Reapareció en escena hace poco, después de unos cinco años desde la primera vez que atravesamos juntos la puerta de ese hotel de amores subrepticios en la que se masturbó hasta el orgasmo mientras yo le recitaba al oído aquel texto que le escribí cuando manifestó interés por conocer esas partes de mi cuerpo que la ropa oculta. Y eso que, con mi manera de vestir, no son tantas.
Como nada más teníamos una hora y media para jugar decidimos dejar la conversación para alguna próxima vez.
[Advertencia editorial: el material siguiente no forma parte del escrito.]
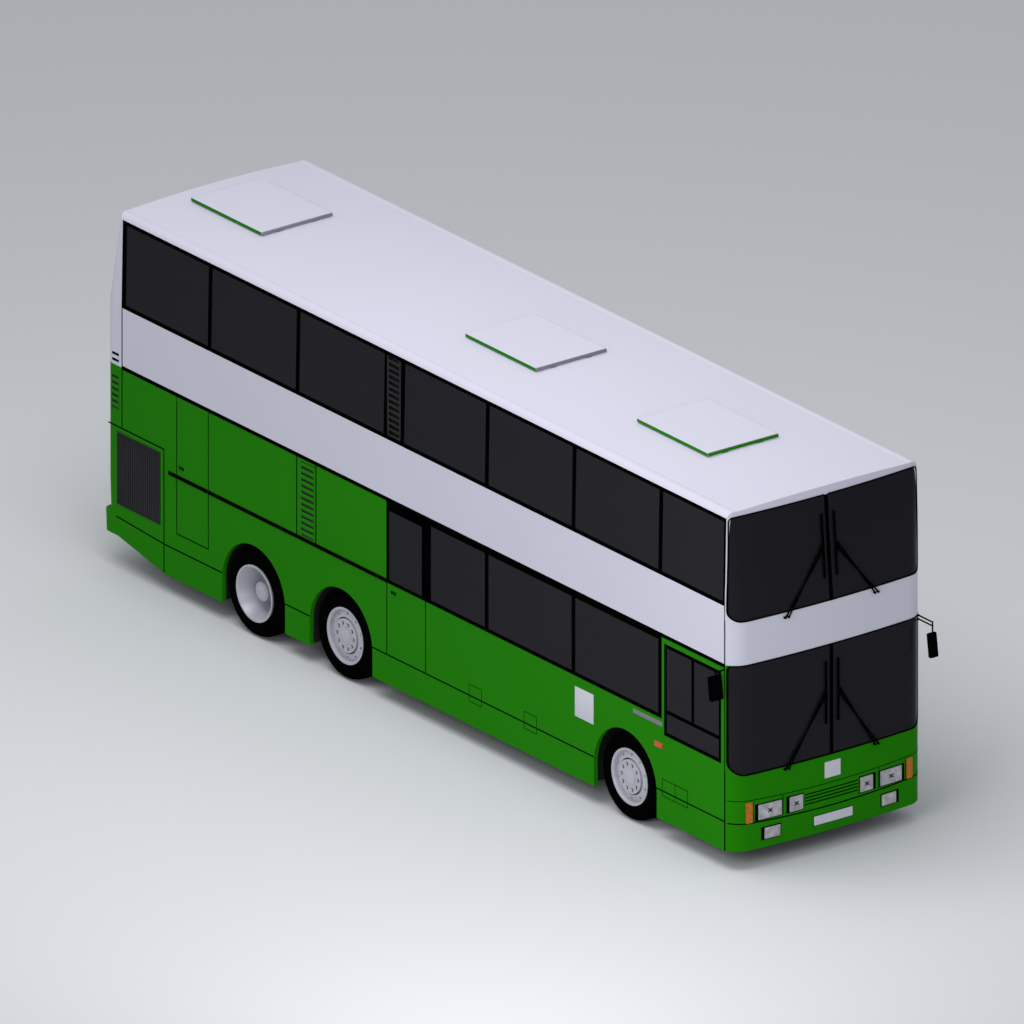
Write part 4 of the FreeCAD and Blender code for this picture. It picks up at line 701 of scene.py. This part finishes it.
# Wipers
# Two parallel arms swing from pivots below each half of a windscreen and carry an upright
# blade. All of it is steel sprayed black, with a rubber edge on the blade.
wiper_black = finish("wiper_black", (0.0012, 0.0012, 0.0012), 0.2, 8, 0.8, 300, 0.0002, shine=0.0)


def bar_form(foot, head, radius, sides=10):
    """A round bar between two points, its ends eased."""
    foot, head = Vector(foot), Vector(head)
    turn = (head - foot).to_track_quat("Z", "Y").to_euler()
    return drum((foot + head) / 2, radius, (head - foot).length, sides, turn, radius / 4)


def nose_point(y, z, stand):
    """A point a little ahead of the nose."""
    place = nose_cast.ray_cast(Vector((ahead_x, y, z)), Vector((-1, 0, 0)))[1]
    return place + Vector((stand, 0, 0))


wiper_forms = []
for pivot_z, joint_z in ((1.028, 1.765), (2.722, 3.385)):
    for side in SIDES:
        for pivot_y, drop in ((0.560, 0.0), (0.604, 0.062)):
            pivot = nose_point(side * pivot_y, pivot_z, 0.022)
            wiper_forms.append(bar_form(pivot, nose_point(side * 0.105, joint_z - drop, 0.022), 0.009))
            root, tip = pivot - Vector((0.03, 0, 0)), pivot + Vector((0.01, 0, 0))
            wiper_forms.append(bar_form(root, tip, 0.013, 16))
        middle = nose_point(side * 0.092, joint_z - 0.031, 0.022)
        half = Vector((0.007, 0.021, 0.046))
        wiper_forms.append(block(middle - half, middle + half, 0.003))
        foot, head = [nose_point(side * 0.080, joint_z + reach, 0.018) for reach in (-0.35, 0.35)]
        wiper_forms.append(bar_form(foot, head, 0.012))
        inset = Vector((0.013, 0, 0.01))
        wiper_forms.append(bar_form(foot - inset + Vector((0, 0, 0.02)), head - inset, 0.004, 8))
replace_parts(gather("wiper_arms", wiper_forms, wiper_black), "wipers")
bpy.data.objects.remove(nose_cast)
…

Me sentó a la orilla de la cama. Yo traía un vestido negro, escotado, de tela convenientemente elástica, de los que parecen muy decentes hasta que el contraluz revela las curvas de los muslos. Él se hincó frente a mí. Con las manos alrededor de mi cuello colocó pequeños besos en las comisuras de mi boca, en la barbilla, los párpados, el cuello. Dejó mis hombros al descubierto para continuar en el omóplato del lado izquierdo. Los poros de mis pantorrillas como alfileres abrieron quince grados más el vértice de mis piernas. Repitió la operación en mi omóplato derecho con similares resultados.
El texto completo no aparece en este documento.